Method SearchCollator::findLastMatch

Returns the content and position of the last occurrence of a substring in the input text according to the collator's locale and options.

findLastMatch(input: string, query: string, start?: number): CollatorMatch | undefined

| Parameter | Type | Default | Description | | --------- | -------- | -------------- | ----------------------------------------------------------------------------------------------------------------------- | | input | string | required | The input text to search the substring in. | | query | string | required | The substring to be searched in the input text. | | start | number | input.length | The code unit index of the character in the input text to start searching at (matches will start before this position). |

Example:

const collator = new SearchCollator('en', { sensitivity: 'base', ignorePunctuation: true })

collator.findLastMatch('.c.a.f.é.C.A.F.É.', 'fe') // { text: 'F.É', start: 13, end: 16 }
collator.findLastMatch('.c.a.f.é.C.A.F.É.', 'fe', 13) // { text: 'f.é', start: 5, end: 8 }
collator.findLastMatch('.c.a.f.é.C.A.F.É.', 'fe', 5) // undefined

Method SearchCollator::indexOf

Returns the character index of the first occurrence of a substring in the input text according to this collator's locale and options.

indexOf(input: string, query: string, start?: number): number

| Parameter | Type | Default | Description | | --------- | -------- | ---------- | ----------------------------------------------------------------------------- | | input | string | required | The input text to search the substring in. | | query | string | required | The substring to be searched in the input text. | | start | number | 0 | The code unit index of the character in the input text to start searching at. |

Example:

const collator = new SearchCollator('en', { sensitivity: 'base', ignorePunctuation: true })

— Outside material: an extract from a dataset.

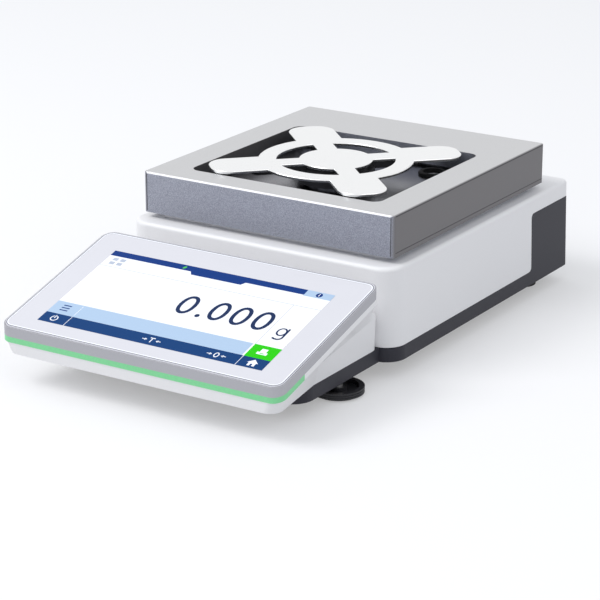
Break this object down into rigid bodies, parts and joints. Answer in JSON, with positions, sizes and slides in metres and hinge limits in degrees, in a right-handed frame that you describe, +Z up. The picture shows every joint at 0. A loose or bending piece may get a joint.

collator.indexOf('.C.A.F.É.c.a.f.é.', 'fe') // 5 (match for 'F.É')
collator.indexOf('.C.A.F.É.c.a.f.é.', 'fe', 6) // 13 (match for 'f.é')
collator.indexOf('.C.A.F.É.c.a.f.é.', 'fe', 14) // -1

Method SearchCollator::lastIndexOf

Returns the character index of the last occurrence of a substring in the input text according to this collator's locale and options.

lastIndexOf(input: string, query: string, start?: number): number

| Parameter | Type | Default | Description | | --------- | -------- | -------------- | ----------------------------------------------------------------------------------------------------------------------- | | input | string | required | The input text to search the substring in. | | query | string | required | The substring to be searched in the input text. | | start | number | input.length | The code unit index of the character in the input text to start searching at (matches will start before this position). |

Example:

const collator = new SearchCollator('en', { sensitivity: 'base', ignorePunctuation: true })

collator.lastIndexOf('.c.a.f.é.C.A.F.É.', 'fe') // 13 (match for 'F.É')
collator.lastIndexOf('.c.a.f.é.C.A.F.É.', 'fe', 13) // 5 (match for 'f.é')
collator.lastIndexOf('.c.a.f.é.C.A.F.É.', 'fe', 5) // -1

Method SearchCollator::includes

Returns whether a substring is included in the input text according to this collator's locale and options.

includes(input: string, query: string, start?: number): boolean

| Parameter | Type | Default | Description | | --------- | -------- | ---------- | ----------------------------------------------------------------------------- | | input | string | required | The input text to search the substring in. | | query | string | required | The substring to be searched in the input text. | | start | number | 0 | The code unit index of the character in the input text to start searching at. |

Example:

const collator = new SearchCollator('en', { sensitivity: 'base', ignorePunctuation: true })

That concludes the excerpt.